Ainda que um movimento pequeno e pouco discutido, a LA Rebellion permitiu o início de diversos cineastas marcantes como Charles Burnett, considerado por alguns críticos o diretor de cinema negro mais importante da história. Os filmes do movimento eram principalmente filmes de estudantes, em que os diversos alunos da faculdade de cinema participavam dos filmes uns dos outros, Burnett se destacou ao criar “Killer of Sheep” (1978) como tese de mestrado, considerado o melhor filme estudantil já realizado.
A chegada dos anos 90 trouxe uma nova fase no cinema negro, os chamados filmes de gueto. Filmes que buscavam representar os ambientes marginais urbanos em que a população afro-americana vivia, os filmes de gueto se assemelhavam superficialmente aos antigos “blaxploitation”, mas tinha um caráter mais político e pedagógico, ao contrário do cinema dos anos 70 esses filmes eram produzidos diretamente por cineastas negros como Spike Lee, John Singleton, Mario Van Peebles e Gary Gray.
Spike Lee foi o que alcançou mais sucesso fora do gênero atravessando para o cinema mainstream. Lee começou na direção com “She's Gotta Have It” sobre uma mulher jovem e negra que mantem 3 relacionamentos amorosos ao mesmo tempo e que não tem interesse em monogamia. Mais tarde durante a carreira iria dirigir “Do the Right Thing”, “Malcolm X”, “4 Little Girls”, todos filmes apreciados pela crítica.
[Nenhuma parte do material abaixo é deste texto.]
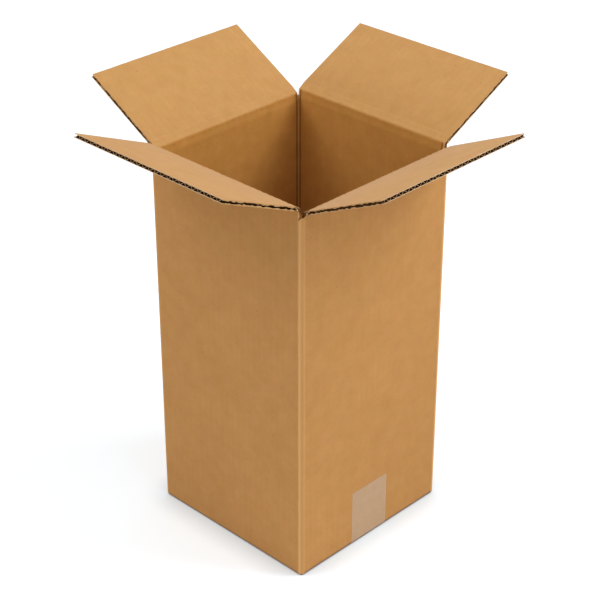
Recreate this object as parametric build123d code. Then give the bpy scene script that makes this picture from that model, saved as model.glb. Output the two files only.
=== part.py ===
"""Open cardboard box: a regular slotted carton of single wall corrugated board, 8 x 8 x 16 inches,
with its four top flaps folded out and its bottom flaps folded in and taped. Units are mm, Z is up, the
box stands on the floor at z = 0. The seam under the box and its tape run along X."""
from build123d import *
import math
import os

os.makedirs("parts", exist_ok=True)

# Size of the folded box, over the outside of the walls, and height up to the scores of the long pair of
# flaps. Two inch tape covers a quarter of a face in the photo, which gives the 203 mm.
box_width = 203.0
box_height = 406.0

# The sheet: single wall board, medium flute. Liner and medium are drawn a little thicker than paper is.
board_thickness = 4.2
liner_thickness = 0.4
medium_thickness = 0.4
flute_pitch = 7.9

# Each slope of the wave takes this share of the pitch. No open flute comes closer to a side edge of a
# flap than the margin, and the groove along that edge is at least this deep.
wave_slope_share = 0.27
flute_margin = 2.5
least_groove_depth = 0.8

# Scores: the board is crushed to this thickness where it folds, and swells back over the ramp length.
crushed_thickness = 2.4
crush_ramp = 5.0

# The hinge line of each top flap lies this far outside the face of its wall, so that the flap can lie on
# the wall top when closed and against the wall when folded right back.
hinge_offset = 0.15
mitre_gap = 0.10

# Gap left between two flaps that meet in the middle, and between layers that lie on each other.
seam_gap = 1.0
layer_gap = 0.3

# The slots between the flaps: distance from a wall's outer face to the side edge of the flap beside it.
slot_half_outer = 3.6
slot_run_past_score = 1.8

# How far each top flap stands above level, as the photo shows them.
front_flap_rise = 23.5
right_flap_rise = 25.0
left_flap_rise = 29.5
back_flap_rise = 26.5

# Folded corners: the outside is a tight round and the inside is a crushed flat across the corner.
corner_radius = 4.0
inner_corner_flat = 2.6
bottom_fold_radius = 3.6
end_wall_lift = 0.5

# The folded feet of the walls are drawn up to this far above the bottom flaps, and overlap the tube.
foot_height = 4.0
foot_overlap = 1.0

# The glued tab that closes the sheet into a tube, on the inside of the front wall.
tab_width = 35.0
tab_thickness = 2.8
tab_end_gap = 9.0
tab_end_taper = 9.0

# The strip of packing tape along the bottom seam and up both end walls.
tape_width = 50.8
tape_thickness = 0.15
tape_rise = 63.5
tape_y_shift = -2.5

# Lengths that follow from the sizes above.
half = box_width / 2
inner_half = half - board_thickness
base_z = tape_thickness
hinge_reach = half + hinge_offset
major_hinge_z = box_height
minor_hinge_z = box_height - board_thickness - layer_gap
flap_end = hinge_reach - seam_gap / 2
major_flap_half = half - slot_half_outer
minor_flap_half = inner_half - layer_gap
mitre_start = hinge_offset + mitre_gap * math.sqrt(2)
full_thickness_start = mitre_start + crushed_thickness + crush_ramp
tunnel_start = full_thickness_start + board_thickness
fold_top = base_z + 2 * board_thickness + layer_gap + foot_height

# Tools that cut run past the face they cut by the overcut, reach clear of the part with the reach, and
# the one that trims above the walls starts a hair inside their outer faces.
overcut = 0.5
cutter_reach = 5 * board_thickness
cutter_clear = 6.0
hair = 0.001


def prism(points, length):
    """A prism on a closed outline in the X and Z directions, centred along Y."""
    face = make_face(Polyline(*[(x, 0, z) for x, z in points], close=True))
    return extrude(face, amount=length / 2, dir=(0, 1, 0), both=True)


def quarter_turns(shape, turns):
    """The shape turned about the box's upright axis by quarter turns."""
    return Rot(0, 0, 90 * turns) * shape


# Channel sections of the flute, in the direction across the flap and through its thickness. The medium
# runs as a wave between the liners, so the open channels point up and down in turn.
def channel_section(upper):
    low = hinge_offset + liner_thickness
    high = hinge_offset + board_thickness - liner_thickness
    slope = wave_slope_share * flute_pitch
    lean = math.hypot(slope, high - low) / (high - low)
    wide = flute_pitch / 4 + slope / 2 - medium_thickness * lean / 2
    narrow = flute_pitch / 4 - slope / 2 - medium_thickness * lean / 2
    if upper:
        open_at, closed_at = high, low + medium_thickness
    else:
        open_at, closed_at = low, high - medium_thickness
    return [(-wide, open_at), (wide, open_at), (narrow, closed_at), (-narrow, closed_at)]


def channel(points, across, start, end):
    """One open flute along the flap, from start to end, centred at a place across it."""
    face = make_face(Polyline(*[(start, across + y, z) for y, z in points], close=True))
    return extrude(face, amount=end - start, dir=(1, 0, 0))


def flap(half_width):
    """A top flap that points straight out along X from a hinge line on the Y axis, inside face up."""
    low = hinge_offset
    high = hinge_offset + board_thickness
    outline = [
        (mitre_start, low),
        (mitre_start + crushed_thickness, low + crushed_thickness),
        (full_thickness_start, high),
        (flap_end, high),
        (flap_end, low),
    ]
    sheet = prism(outline, 2 * half_width)
    cuts = []
    count = int((half_width - flute_margin) // (flute_pitch / 2))
    for step in range(-count, count + 1):
        place = step * flute_pitch / 2
        section = channel_section(upper=step % 2 == 0)
        cuts.append(channel(section, place, tunnel_start, flap_end + overcut))
    # the two side edges are cut along a flute, so each shows one long groove between the liners, which
    # runs on to where the board starts to thin
    groove_length = flap_end + overcut - full_thickness_start
    groove_depth = half_width - count * flute_pitch / 2 - flute_pitch / 4 - medium_thickness
    groove_height = board_thickness - 2 * liner_thickness
    groove_middle = hinge_offset + board_thickness / 2
    for side in (-1, 1):
        groove = Box(groove_length, 2 * max(groove_depth, least_groove_depth), groove_height)
        middle = full_thickness_start + groove_length / 2
        cuts.append(Pos(middle, side * half_width, groove_middle) * groove)
    return sheet - Compound(cuts)


def hung_flap(shape, rise, hinge_z, turns):
    """The flap raised by its angle and put on its wall."""
    return quarter_turns(Pos(hinge_reach, 0, hinge_z) * Rot(0, -rise, 0) * shape, turns)


# The four walls: one tube with rounded outside corners and crushed inside ones.
tube_bottom = base_z + slot_run_past_score
tube_height = box_height - tube_bottom
outside = extrude(RectangleRounded(box_width, box_width, corner_radius), amount=tube_height)
inside_outline = chamfer(Rectangle(2 * inner_half, 2 * inner_half).vertices(), inner_corner_flat)
inside = extrude(inside_outline, amount=tube_height)
body = Pos(0, 0, tube_bottom) * (outside - inside)

# The tube is trimmed at the wall tops. Each wall ends in a mitre under its hinge line, and the inner face
# swells from the crushed score to full thickness.
for turns in range(4):
    hinge_z = minor_hinge_z if turns % 2 == 0 else major_hinge_z
    beyond = board_thickness + overcut
    mitre = [
        (hinge_reach + cutter_clear, hinge_z - mitre_gap * math.sqrt(2) + cutter_clear),
        (hinge_reach - hinge_offset - beyond, hinge_z - mitre_start - beyond),
        (hinge_reach - hinge_offset - beyond, hinge_z + cutter_reach),
        (hinge_reach + cutter_clear, hinge_z + cutter_reach),
    ]
    body -= quarter_turns(prism(mitre, 2 * (half + cutter_reach)), turns)
    above = [
        (hinge_reach + cutter_clear, hinge_z - mitre_start),
        (half - hair, hinge_z - mitre_start),
        (half - hair, hinge_z + cutter_reach),
        (hinge_reach + cutter_clear, hinge_z + cutter_reach),
    ]
    body -= quarter_turns(prism(above, 2 * (half + cutter_reach)), turns)
    ramp = [
        (half - crushed_thickness, hinge_z - mitre_start - crushed_thickness),
        (half - board_thickness, hinge_z - mitre_start - crushed_thickness - crush_ramp),
        (half - beyond, hinge_z - mitre_start - crushed_thickness - crush_ramp),
        (half - beyond, hinge_z),
        (half - crushed_thickness, hinge_z),
    ]
    body -= quarter_turns(prism(ramp, 2 * (inner_half - inner_corner_flat)), turns)

# The slots between the top flaps run a little past the scores and leave a notch at each corner. Inside
# the walls the corner folds end lower still, clear of the short pair of flaps when it is closed.
notch_floor = minor_hinge_z - slot_run_past_score
mouth_floor = notch_floor - crushed_thickness
for turns in range(4):
    notch = Box(board_thickness, board_thickness, cutter_reach, align=(Align.MIN, Align.MIN, Align.MIN))
    body -= quarter_turns(Pos(inner_half, inner_half, notch_floor) * notch, turns)
mouth = Box(2 * inner_half, 2 * inner_half, cutter_reach, align=(Align.CENTER, Align.CENTER, Align.MIN))
body -= Pos(0, 0, mouth_floor) * mouth

# Bottom flaps. The long pair folds in last and is the outer layer, so its walls roll round into it.
with BuildSketch(Plane.XZ) as outer_layer:
    with BuildLine():
        r = bottom_fold_radius
        Polyline(
            (half - r, base_z),
            (seam_gap / 2, base_z),
            (seam_gap / 2, base_z + board_thickness),
            (inner_half, base_z + board_thickness),
            (inner_half, fold_top),
            (half, fold_top),
            (half, base_z + r),
        )
        JernArc((half, base_z + r), (0, -1), r, -90)
    make_face()
outer_flap = extrude(outer_layer.sketch, amount=inner_half - layer_gap, both=True)

# The short pair is the inner layer. Its walls reach almost to the floor beside the outer layer.
inner_floor = base_z + board_thickness + layer_gap
with BuildSketch(Plane.XZ) as inner_layer:
    with BuildLine():
        r = bottom_fold_radius
        foot = base_z + end_wall_lift
        Polyline(
            (half - r, foot),
            (inner_half, foot),
            (inner_half, inner_floor),
            (seam_gap / 2, inner_floor),
            (seam_gap / 2, inner_floor + board_thickness),
            (inner_half, inner_floor + board_thickness),
            (inner_half, fold_top),
            (half, fold_top),
            (half, foot + r),
        )
        JernArc((half, foot + r), (0, -1), r, -90)
    make_face()
inner_flap = extrude(inner_layer.sketch, amount=inner_half - layer_gap, both=True)

# The walls roll over into the flaps between the corner posts, so the tube makes room for them there.
room_height = fold_top - foot_overlap
room = Box(half, 2 * (inner_half - layer_gap), room_height, align=(Align.MIN, Align.CENTER, Align.MIN))
for turns in range(4):
    body -= quarter_turns(Pos(inner_half, 0, 0) * room, turns)
for turns in (0, 2):
    body += quarter_turns(inner_flap, turns)
for turns in (1, 3):
    body += quarter_turns(outer_flap, turns)

# The glued tab: the end of the sheet, folded round the left front corner and glued inside the front wall.
tab_low = fold_top + tab_end_gap
tab_high = minor_hinge_z - board_thickness - tab_end_gap
tab_outline = Polyline(
    (-inner_half, -inner_half, tab_low),
    (-inner_half + tab_width, -inner_half, tab_low + tab_end_taper),
    (-inner_half + tab_width, -inner_half, tab_high - tab_end_taper),
    (-inner_half, -inner_half, tab_high),
    close=True,
)
body += extrude(make_face(tab_outline), amount=tab_thickness, dir=(0, 1, 0))

# The bottom tape follows the seam, bends round the lower edges and climbs both end walls.
bend = bottom_fold_radius + end_wall_lift
with BuildSketch(Plane.XZ) as tape_half:
    with BuildLine():
        r = bend
        t = tape_thickness
        Line((0, 0), (half - r, 0))
        JernArc((half - r, 0), (1, 0), r + t, 90)
        Polyline((half + t, r + t), (half + t, tape_rise), (half, tape_rise), (half, r + t))
        JernArc((half, r + t), (0, -1), r, -90)
        Polyline((half - r, t), (0, t), (0, 0))
    make_face()
tape_side = extrude(tape_half.sketch, amount=tape_width / 2, both=True)
tape = tape_side + quarter_turns(tape_side, 2)
tape = Pos(0, tape_y_shift, 0) * tape

major_flap = flap(major_flap_half)
minor_flap = flap(minor_flap_half)

pieces = {
    "box_body": body,
    "flap_front": hung_flap(major_flap, front_flap_rise, major_hinge_z, 3),
    "flap_right": hung_flap(minor_flap, right_flap_rise, minor_hinge_z, 0),
    "flap_back": hung_flap(major_flap, back_flap_rise, major_hinge_z, 1),
    "flap_left": hung_flap(minor_flap, left_flap_rise, minor_hinge_z, 2),
    "bottom_tape": tape,
}
for name, shape in pieces.items():
    export_step(shape, f"parts/{name}.step")
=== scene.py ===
"""Open cardboard box, dressed over its CAD model: kraft board walls, score creases, four fluted top flaps
and the clear tape on the bottom seam. Metres, Z up; the box stands on the floor at the origin."""
import math

import bmesh
import bpy
from mathutils import Matrix, Vector, noise


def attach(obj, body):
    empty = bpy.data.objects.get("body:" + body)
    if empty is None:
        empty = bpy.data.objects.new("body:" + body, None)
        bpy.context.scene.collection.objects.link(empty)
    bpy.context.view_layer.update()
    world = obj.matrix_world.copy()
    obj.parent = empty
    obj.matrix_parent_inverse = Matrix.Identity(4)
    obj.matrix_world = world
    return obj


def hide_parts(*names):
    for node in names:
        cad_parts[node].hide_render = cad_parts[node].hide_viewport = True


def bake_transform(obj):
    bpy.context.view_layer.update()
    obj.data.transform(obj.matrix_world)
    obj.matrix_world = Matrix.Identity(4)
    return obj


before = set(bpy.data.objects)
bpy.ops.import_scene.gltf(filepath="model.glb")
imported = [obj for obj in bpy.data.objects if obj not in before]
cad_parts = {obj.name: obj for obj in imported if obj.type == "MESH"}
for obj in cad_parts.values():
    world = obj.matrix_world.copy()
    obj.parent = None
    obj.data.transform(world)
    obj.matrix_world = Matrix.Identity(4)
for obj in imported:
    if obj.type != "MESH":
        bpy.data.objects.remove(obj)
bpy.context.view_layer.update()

# Walls and bottom. One sheet of single wall board, scored and folded into a tube, with its glued tab
# inside one corner and its four bottom flaps folded in. The faces are unbleached kraft paper: brown and a
# little cloudy, with short fibres, specks of bark and faint stripes of painted shade from the ripple over
# the flutes.
box_half = 0.1015
board = 0.0042
flute_pitch = 0.0079
corner_flat = 0.0026

# The inside paper covers what lies above the folded bottom and within the wall's inner face, with the
# slopes under the scores, which lean out from that face.
inside_from = 0.0085
score_slope = 0.0016

same_point = 1e-6
same_plane = math.radians(0.5)

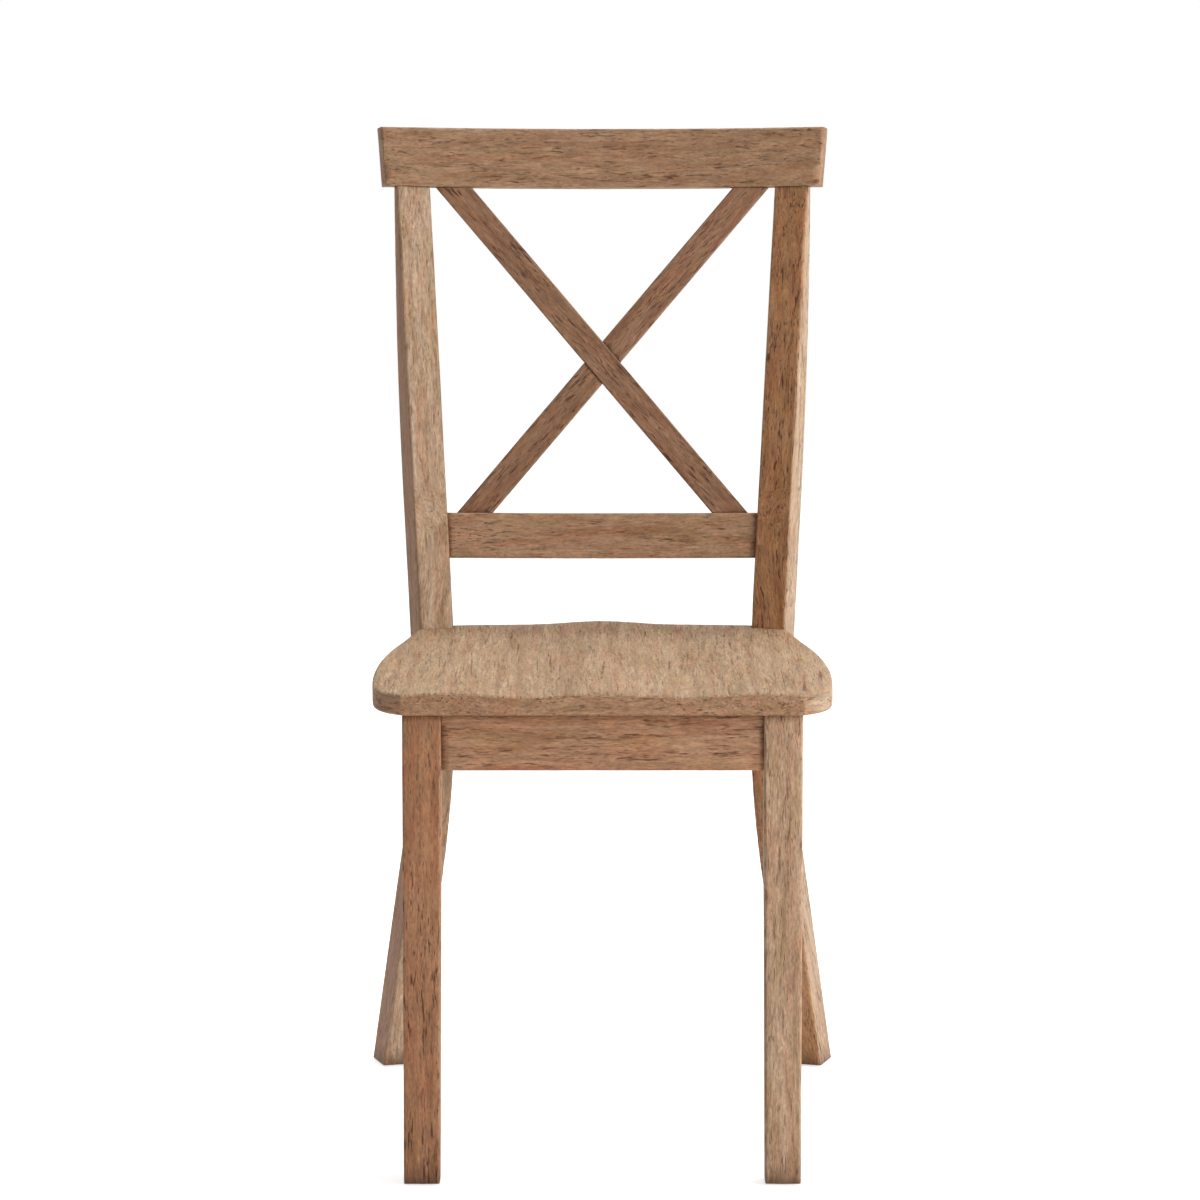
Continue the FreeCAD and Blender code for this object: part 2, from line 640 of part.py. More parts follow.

O século 21 viu a temática se tornar mais popular, filmes como “Pantera Negra”, “Blade” e “A Mulher Rei” trouxeram protagonistas negros para o publico mainstream. Ainda que afastados do centro da atenção, artistas afro-descendentes tiveram vasto impacto na sétima arte, mesmo que para a maior parte do público isso não seja muito conhecido.